Corporate Registration and Local Presence
You can’t apply for a VASP license unless your company is legally registered with the Corporate Affairs Commission (CAC). That means you need a Certificate of Incorporation, Memorandum and Articles of Association (MEMART), and a current CAC status report. These aren’t paperwork formalities-they’re gatekeepers.
But here’s the catch: you must also have a physical office in Nigeria. Not a PO box. Not a co-working space. A real office with a sign, a receptionist, and a director who lives in Nigeria. The SEC wants someone on the ground who can be summoned for meetings or investigations. This kills remote-only models. International crypto firms either hire a local director or partner with a Nigerian entity.
Operational Compliance: KYC, AML, and Record Keeping
Once you’re incorporated and funded, you need to prove you can run a secure, compliant business. The SEC demands full Know Your Customer (KYC) and Anti-Money Laundering (AML) systems. That means:
- Verifying every user’s ID with government-issued documents
- Collecting proof of address and source of funds
- Blocking anonymous transactions
- Monitoring for suspicious patterns (like rapid deposits followed by withdrawals)

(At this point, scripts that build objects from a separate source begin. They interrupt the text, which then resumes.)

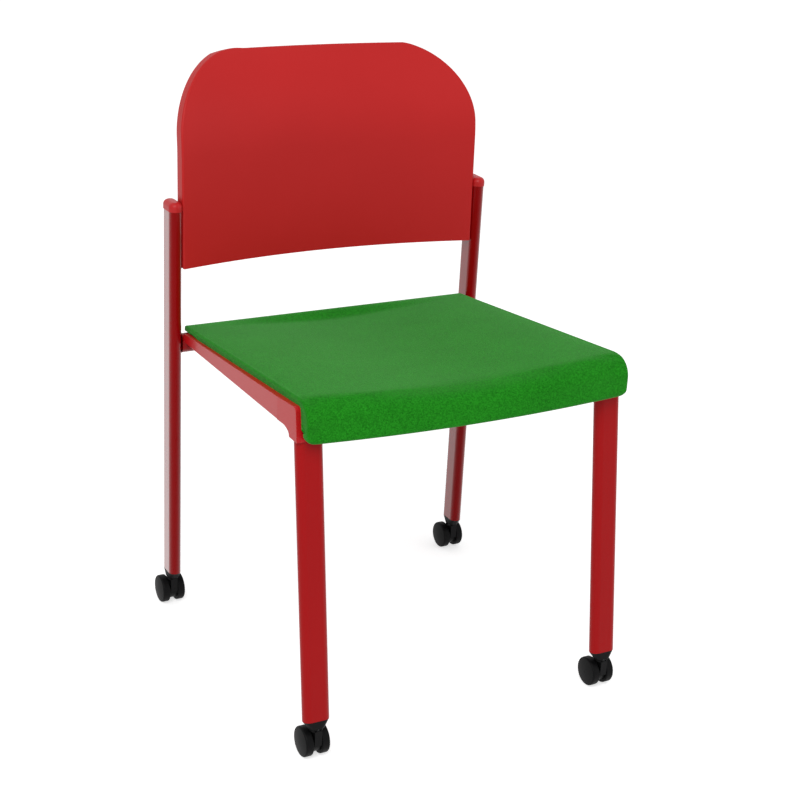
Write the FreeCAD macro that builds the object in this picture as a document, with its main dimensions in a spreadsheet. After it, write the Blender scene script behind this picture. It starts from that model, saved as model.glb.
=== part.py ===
import FreeCAD, Part
import Sketcher
import math
import os

from FreeCAD import Placement, Rotation, Vector

# Stacking chair on four twin-wheel castors. The front of the chair faces -Y, left is -X, up is +Z,
# and the floor is the plane z = 0 with the origin under the middle of the chair's outline.

doc = FreeCAD.newDocument("Chair")
sheet = doc.addObject("Spreadsheet::Sheet", "Sizes")

DRIVING_SIZES = (
    # flat-oval frame tube
    ("tube_long", 36.0),
    ("tube_thick", 18.0),
    ("tube_wall", 1.5),
    ("tube_fit", 0.2),
    # front legs, which rake forwards to the floor
    ("leg_half_span", 216.0),
    ("leg_foot_y", -255.6),
    ("leg_rake", 7.54),
    ("foot_height", 54.0),
    ("knee_lip", 417.0),
    # rear uprights, which also carry the backrest
    ("upright_half_span", 235.7),
    ("upright_y", 190.4),
    ("upright_top", 595.5),
    ("cap_height", 12.5),
    ("cap_overhang", 0.5),
    ("cap_fillet", 7.0),
    ("insert_depth", 22.0),
    # plane that the seat rests on
    ("seat_slope", 5.62),
    ("seat_rear_y", 186.4),
    ("seat_rear_base", 421.5),
    # side rails with the cast knee at the front
    ("rail_rear_y", 173.35),
    ("rail_rear_outer", 225.0),
    ("rail_front_outer", 236.0),
    ("rail_width", 21.0),
    ("rail_rear_depth", 19.0),
    ("rail_front_depth", 29.5),
    ("rail_chamfer", 7.0),
    ("rail_front_chamfer", 0.7),
    ("knee_margin", 2.0),
    ("knee_start_y", -160.6),
    ("knee_height", 45.6),
    ("knee_blend_rise", 5.6),
    ("knee_blend_run", 13.0),
    ("knee_blend_step", 1.0),
    ("knee_trim_gap", 4.0),
    ("knee_fillet", 9.0),
    ("knee_wide_fillet", 28.0),
    ("knee_front_fillet", 6.0),
    # cross tubes
    ("rear_tube_y", 182.4),
    ("rear_tube_z", 406.8),
    ("rear_tube_long", 28.0),
    ("front_tube_y", -152.6),
    ("front_tube_z", 434.4),
    ("front_tube_size", 20.0),
    # seat pad and the pan under it
    ("seat_rear_half", 220.0),
    ("seat_front_half", 230.0),
    ("seat_front_y", -235.6),
    ("seat_bow", 15.0),
    ("seat_front_bottom", 418.3),
    ("seat_flat_share", 0.92),
    ("pad_edge", 9.2),
    ("pad_dish", 8.0),
    ("pad_side_roll", 1.2),
    ("pad_corner_rise", 9.0),
    ("pad_crown_radius", 90.0),
    ("pad_crown_start", -5.62),
    ("pad_crown_end", 15.0),
    ("pad_nose_radius", 22.0),
    ("pad_toe_radius", 6.0),
    ("pad_lip_run", 24.0),
    ("pad_lip_round", 2.0),
    ("pad_ramp", 2.5),
    ("pad_front_inner_y", -220.2),
    ("pad_knee_y", -209.6),
    ("pad_knee_drop", 6.3),
    ("pad_gap", 0.3),
    ("pan_rear_y", 170.4),
    ("pan_front_y", -209.1),
    ("pan_dish", 10.0),
    ("pan_thick", 4.0),
    ("pan_inset", 3.0),
    ("pan_flat_share", 0.84),
    # backrest shell
    ("back_half_width", 226.1),
    ("back_bottom", 514.3),
    ("back_corner", 106.0),
    ("back_thick", 20.0),
    ("back_tip_thick", 13.0),
    ("back_edge_y", 175.4),
    ("back_sagitta", 26.4),
    ("back_lean", 1.53),
    ("back_curl_start", 668.0),
    ("back_curl_radius", 195.0),
    ("back_curl_angle", 41.8),
    ("back_edge_fillet", 2.5),
    ("back_cut_margin", 60.0),
    # brackets that hold the shell to the uprights
    ("bracket_width", 34.0),
    ("bracket_height", 64.0),
    ("bracket_thick", 2.5),
    ("bracket_corner", 6.0),
    ("bracket_middle", 560.0),
    ("bracket_angle", 12.05),
    ("bracket_screw_pitch", 38.0),
    ("bracket_screw_inset", 6.0),
    # screws
    ("screw_size", 5.0),
    ("screw_head", 9.0),
    ("screw_head_height", 3.0),
    ("screw_bite", 8.0),
    ("screw_fit", 0.1),
    ("screw_cover", 0.6),
    ("screw_seat_drop", 0.4),
    ("seat_screw_rear_x", 212.0),
    ("seat_screw_rear_y", 117.4),
    ("seat_screw_front_x", 219.0),
    ("seat_screw_front_y", -122.6),
    # twin-wheel castors
    ("wheel_size", 40.0),
    ("wheel_width", 11.4),
    ("wheel_dome", 1.6),
    ("wheel_wall", 3.0),
    ("wheel_recess", 3.0),
    ("wheel_lip", 0.4),
    ("wheel_inner_round", 1.6),
    ("wheel_outer_round", 2.6),
    ("wheel_side_gap", 0.4),
    ("hood_width", 10.0),
    ("hood_core", 31.0),
    ("hood_neck", 17.0),
    ("hood_crown", 1.8),
    ("trail", 10.0),
    ("front_stem_shift", -2.0),
    ("stem_size", 8.0),
    ("stem_length", 15.0),
    ("stem_collar", 14.0),
    ("stem_collar_height", 1.6),
    ("pivot_size", 6.6),
    ("pivot_length", 18.4),
    ("axle_size", 5.0),
    ("axle_length", 30.0),
    ("pin_bevel", 0.6),
    ("running_fit", 0.05),
    ("fixed_fit", 0.02),
    ("swivel_gap", 0.3),
    ("plug_height", 10.0),
    ("plug_tip_long", 22.0),
    ("plug_tip_thick", 17.0),
)


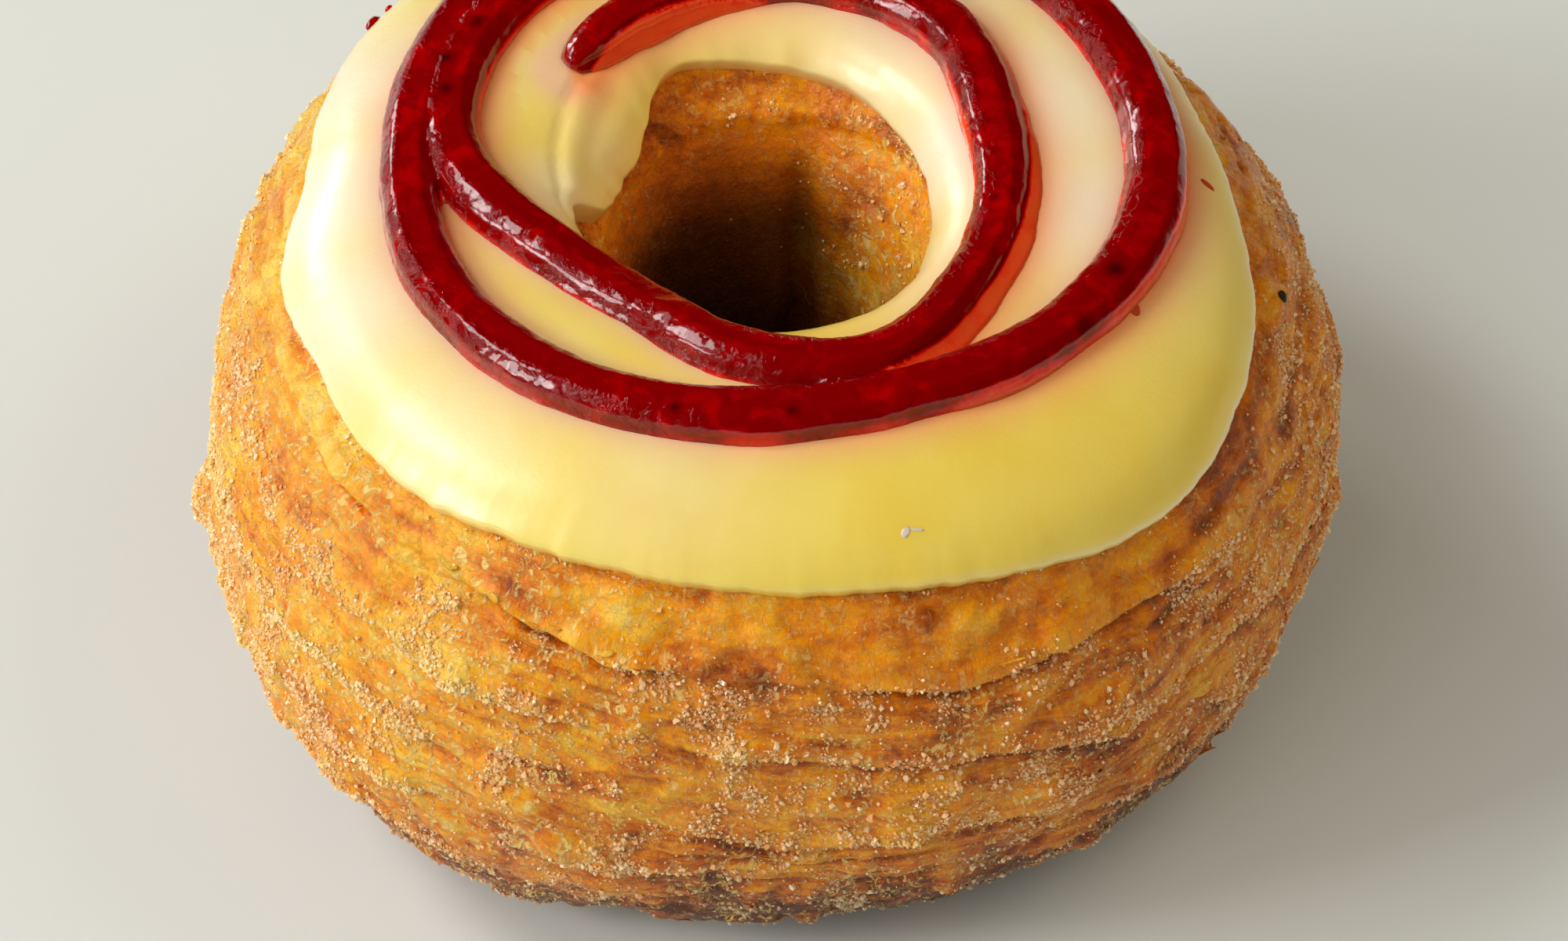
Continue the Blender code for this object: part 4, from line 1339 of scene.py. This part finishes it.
def studio():
    """A plain pale floor, soft light mostly from the left, and a camera at the photograph's angle."""
    floor_mesh = bpy.data.meshes.new("floor")
    half = 1.5
    corners = [(-half, -half, 0), (half, -half, 0), (half, half, 0), (-half, half, 0)]
    floor_mesh.from_pydata([(x, y, -0.0001) for x, y, z in corners], [], [(0, 1, 2, 3)])
    floor = bpy.data.objects.new("floor", floor_mesh)
    bpy.context.scene.collection.objects.link(floor)
    material, tree, shader = new_material("pale_floor")
    shader.inputs["Base Color"].default_value = rgb(226, 231, 228)
    shader.inputs["Roughness"].default_value = 0.5
    floor_mesh.materials.append(material)

    for light in LIGHTS:
        soft_light(*light)
    world = bpy.data.worlds.new("studio")
    world.use_nodes = True
    background = world.node_tree.nodes["Background"]
    background.inputs["Color"].default_value = WORLD_COLOUR
    towards = add_node(world.node_tree, "ShaderNodeSeparateXYZ")
    place = add_node(world.node_tree, "ShaderNodeTexCoord").outputs["Generated"]
    world.node_tree.links.new(place, towards.inputs["Vector"])
    strength = ranged(world.node_tree, towards.outputs["Y"], -0.6, 0.5, WORLD_IN_FRONT, WORLD_BEHIND)
    world.node_tree.links.new(strength, background.inputs["Strength"])
    world.cycles_visibility.glossy = False
    bpy.context.scene.world = world

    data = bpy.data.cameras.new("camera")
    data.lens = CAMERA_LENS
    data.sensor_width = SENSOR_WIDTH
    camera = bpy.data.objects.new("camera", data)
    bpy.context.scene.collection.objects.link(camera)
    back = direction(270.0, CAMERA_ELEVATION)
    camera.location = Vector(CAMERA_AIM) + back * CAMERA_DISTANCE
    camera.rotation_euler = back.to_track_quat("Z", "Y").to_euler()
    bpy.context.scene.camera = camera
    bpy.context.scene.view_settings.view_transform = "Standard"


def main():
    around = np.arange(CRUST_SEGMENTS) * (2 * math.pi / CRUST_SEGMENTS)
    fields = crust_fields(around)
    studio()
    fried, custard, gel = crust_material(), icing_material(), jam_material()
    crust(fields, fried)
    sugar(fields)
    icing_points = icing(custard)
    jam(gel)
    small_things(fields, icing_points, fried, custard, gel)


main()
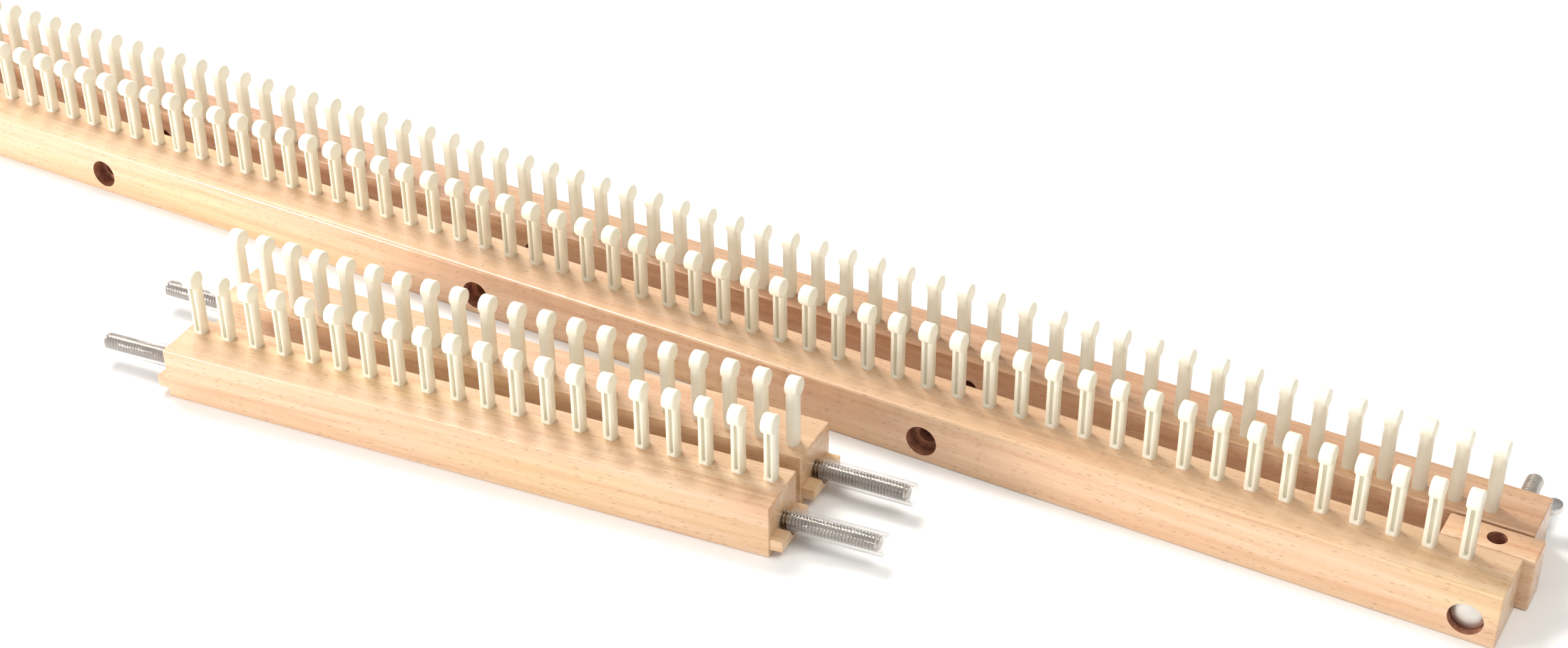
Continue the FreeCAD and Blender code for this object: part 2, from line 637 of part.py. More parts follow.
def make_sleeve(label, end, board):
    """A clear soft tube that covers the rod's thread."""
    body = new_body(label)
    ring = new_sketch(body, "YZ_Plane", label + "_ring")
    bore = dim("rod_radius") + dim("sleeve_clearance")
    add_circle(ring, "{rod_radius} + {sleeve_clearance} + {sleeve_wall}", "0", "0",
               bore + dim("sleeve_wall"), 0.0, 0.0)
    add_circle(ring, "{rod_radius} + {sleeve_clearance}", "0", "0", bore, 0.0, 0.0)
    new_pad(body, ring, label + "_tube", "{sleeve_end} - {sleeve_start}")
    body.Tip = body.Group[-1]
    set_in_end(body, end, board, extension_length / 2 + dim("sleeve_start"))
    return body


def set_in_end(body, end, board, start):
    """Lay a piece that is drawn along +X into one end of a board, pointing away from the board."""
    turn = 0.0 if end > 0 else 180.0
    spot = FreeCAD.Placement(FreeCAD.Vector(end * start, 0, dim("rod_height")),
                             FreeCAD.Rotation(FreeCAD.Vector(0, 0, 1), turn))
    body.Placement = board.Placement.multiply(spot)


def lay_extension_board(body, prefix):
    """Lay an extension board on the table at its own place and yaw."""
    body.Placement.Rotation = FreeCAD.Rotation(FreeCAD.Vector(0, 0, 1), dim(prefix + "_yaw"))
    bind(body, "Placement.Base.x", "{%s_x}" % prefix)
    bind(body, "Placement.Base.y", "{%s_y}" % prefix)
    doc.recompute()


# ---------------------------------------------------------------------------------------------
# Assembly
# ---------------------------------------------------------------------------------------------
nodes = []
front_board = make_front_board()
rear_board = make_rear_board()
doc.recompute()
single_peg = make_peg()
nodes += [front_board, rear_board]
nodes.append(make_peg_row("front_pegs", single_peg, int(dim("main_peg_count")), 1, front_board.Placement))
nodes.append(make_peg_row("rear_pegs", single_peg, int(dim("main_peg_count")), -1, rear_board.Placement))

for side_name, end in (("right", 1), ("left", -1)):
    nodes.append(make_bolt(side_name + "_carriage_bolt", end))
    nodes.append(make_wing_nut(side_name + "_wing_nut", end))
    nodes.append(make_spacer(side_name + "_spacer_block", end))

for board_name, side in (("extension_front", 1), ("extension_rear", -1)):
    board = make_extension_board(board_name + "_board", side)
    lay_extension_board(board, board_name)
    nodes.append(board)
    nodes.append(make_peg_row(board_name + "_pegs", single_peg, int(dim("extension_peg_count")), side,
                              board.Placement))
    for side_name, end in (("right", 1), ("left", -1)):
        nodes.append(make_rod("%s_%s_rod" % (board_name, side_name), end, board))
        nodes.append(make_sleeve("%s_%s_sleeve" % (board_name, side_name), end, board))

doc.recompute()
for item in doc.Objects:
    if "Invalid" in item.State or "Error" in item.State:
        raise RuntimeError("%s did not compute" % item.Label)
for node in nodes:
    if node.Shape.isNull() or not node.Shape.isValid():
        raise RuntimeError("%s has no valid shape" % node.Label)
    node.Shape.exportStep("parts/%s.step" % node.Label)
print("%d nodes" % len(nodes))
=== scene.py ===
import json
import math

import bmesh
import bpy
from mathutils import Matrix, Vector


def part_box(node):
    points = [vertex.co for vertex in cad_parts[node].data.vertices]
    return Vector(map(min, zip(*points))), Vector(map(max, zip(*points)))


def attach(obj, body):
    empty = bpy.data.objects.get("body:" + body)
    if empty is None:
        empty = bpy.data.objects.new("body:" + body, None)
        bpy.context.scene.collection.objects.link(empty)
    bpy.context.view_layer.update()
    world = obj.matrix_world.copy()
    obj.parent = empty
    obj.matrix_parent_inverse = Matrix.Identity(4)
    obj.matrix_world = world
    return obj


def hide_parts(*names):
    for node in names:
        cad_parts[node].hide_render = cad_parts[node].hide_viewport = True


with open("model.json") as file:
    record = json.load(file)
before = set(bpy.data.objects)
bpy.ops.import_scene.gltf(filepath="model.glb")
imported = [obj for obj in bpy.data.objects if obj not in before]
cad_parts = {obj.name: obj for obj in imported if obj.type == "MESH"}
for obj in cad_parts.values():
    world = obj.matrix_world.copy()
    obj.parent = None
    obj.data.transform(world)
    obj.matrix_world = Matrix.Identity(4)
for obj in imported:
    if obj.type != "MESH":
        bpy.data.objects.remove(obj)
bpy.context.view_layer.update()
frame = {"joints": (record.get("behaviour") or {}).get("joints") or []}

MM = 0.001
INCH = 25.4 * MM

# ---------------------------------------------------------------------------------------------
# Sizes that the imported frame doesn't list one by one
# ---------------------------------------------------------------------------------------------
PEG_PITCH = 0.5 * INCH
PEG_ROW_SETBACK = 7.2 * MM
PEG_WIDTH = 4.8 * MM
PEG_DEPTH = 5.2 * MM
PEG_FRONT_CORNER = 1.4 * MM
PEG_BACK_CORNER = 2.1 * MM
PEG_HEAD_RADIUS = 3.8 * MM
PEG_HEAD_WIDTH = 4.9 * MM
PEG_HEAD_HEIGHT = 24.3 * MM
PEG_HEAD_FORWARD = 1.2 * MM
PEG_HEAD_RIM = 0.7 * MM
PEG_GROOVE_WIDTH = 1.5 * MM
PEG_GROOVE_DEPTH = 1.6 * MM
PEG_GROOVE_FOOT = 1.3 * MM
PEG_GROOVE_STOP = 0.86  # how far below the head's middle the groove ends, as a share of the head's radius
PEG_SEAT = 0.4          # how far the visible shaft runs into its hole, in millimetres
PEG_EDGE = 0.25         # the rounding of its moulded edges, in millimetres
MAIN_PEGS = 64
EXTENSION_PEGS = 20

OUTER_EDGE = 1.6 * MM
BOARD_EDGE = 0.6 * MM
BOARD_END = 0.5 * MM
BOLT_HOLE_RADIUS = 3.5 * MM
COUNTERBORE_RADIUS = 6.2 * MM
COUNTERBORE_DEPTH = 5.5 * MM
BOLT_STATION_STEP = 16 * PEG_PITCH
BOLT_STATIONS = 5
BOLT_HEAD_RADIUS = 5.9 * MM
BOLT_HEAD_RISE = 3.6 * MM
BOLT_HEAD_RIM = 2.4 * MM
HEAD_EDGE = 0.35 * MM
HEAD_CHAMFER = 0.15 * MM
SHANK_SEAT = 0.2 * MM
SHANK_PLAIN = 38 * MM
SPACER_EDGE = 1.0 * MM

THREAD_RADIUS = 0.125 * INCH
THREAD_PITCH = INCH / 20
THREAD_DEPTH = 0.75 * MM
THREAD_CHAMFER = 0.8 * MM
THREAD_STEPS = 36       # mesh steps in one turn of the thread

NUT_HEIGHT = 8.0 * MM
NUT_PROFILE = (         # the hub's outside as (height, radius), from its seating face to its outer face
    (0.0, 5.9 * MM), (0.3 * MM, 6.2 * MM), (1.6 * MM, 6.2 * MM),
    (NUT_HEIGHT - 0.5 * MM, 5.0 * MM), (NUT_HEIGHT, 4.5 * MM),
)
WING_ROOT_LOW = (3.0 * MM, 0.6 * MM)
WING_ROOT_HIGH = (2.4 * MM, 6.6 * MM)
WING_REACH = 13.9 * MM
WING_TOP = 12.2 * MM
WING_LOBE = 4.4 * MM
WING_HALF_THICKNESS = 1.1 * MM
NUT_VOXEL = 0.22 * MM
NUT_CLEARANCE = 0.05 * MM
NUT_TURN = -14.0        # how the wings stand at rest, in degrees about the bolt

TONGUE_REACH = 5.0 * MM
TONGUE_BASE = 3.3 * MM
TONGUE_TOP = 8.0 * MM
TONGUE_EDGE = 0.5 * MM
ROD_DEPTH = 28 * MM
ROD_REACH = 37 * MM
ROD_THREAD_DEPTH = 27 * MM
ROD_HOLE_CLEARANCE = 0.02 * MM
SLEEVE_BORE = THREAD_RADIUS + 0.06 * MM
SLEEVE_WALL = 1.2 * MM
SLEEVE_START = 3.2 * MM
SLEEVE_STOP = 39.0 * MM
SLEEVE_LIP = 0.2 * MM
SLEEVE_SEAT_CLEARANCE = 0.4 * MM

# ---------------------------------------------------------------------------------------------
# The studio: floor, surroundings and camera
# ---------------------------------------------------------------------------------------------
FLOOR_HALF = 6.0
FLOOR_THICKNESS = 0.02
WORLD_BEHIND = 0.18     # the studio is darker behind the loom than in front of it
WORLD_IN_FRONT = 0.88
WORLD_FRONT = Vector((-0.35, -0.90, -0.15)).normalized()     # where the surroundings are brightest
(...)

You also need to keep all customer records for seven years-emails, transaction logs, ID scans, even chat logs with support teams. That’s longer than most banks. Failure to maintain these records can lead to license suspension or fines.
Your system must also be secure. The SEC’s Technology Risk Management guidelines require firewalls, encryption, two-factor authentication, and regular penetration testing. If you’ve ever been hacked, you won’t get approved.
The Two Paths: Standard License vs. ARIP
Nigeria offers two routes to get licensed:
- Standard Application: Submit everything at once-capital proof, documents, policies, tech specs. The SEC takes 4-8 months to review. Most companies fail here because they miss one small detail.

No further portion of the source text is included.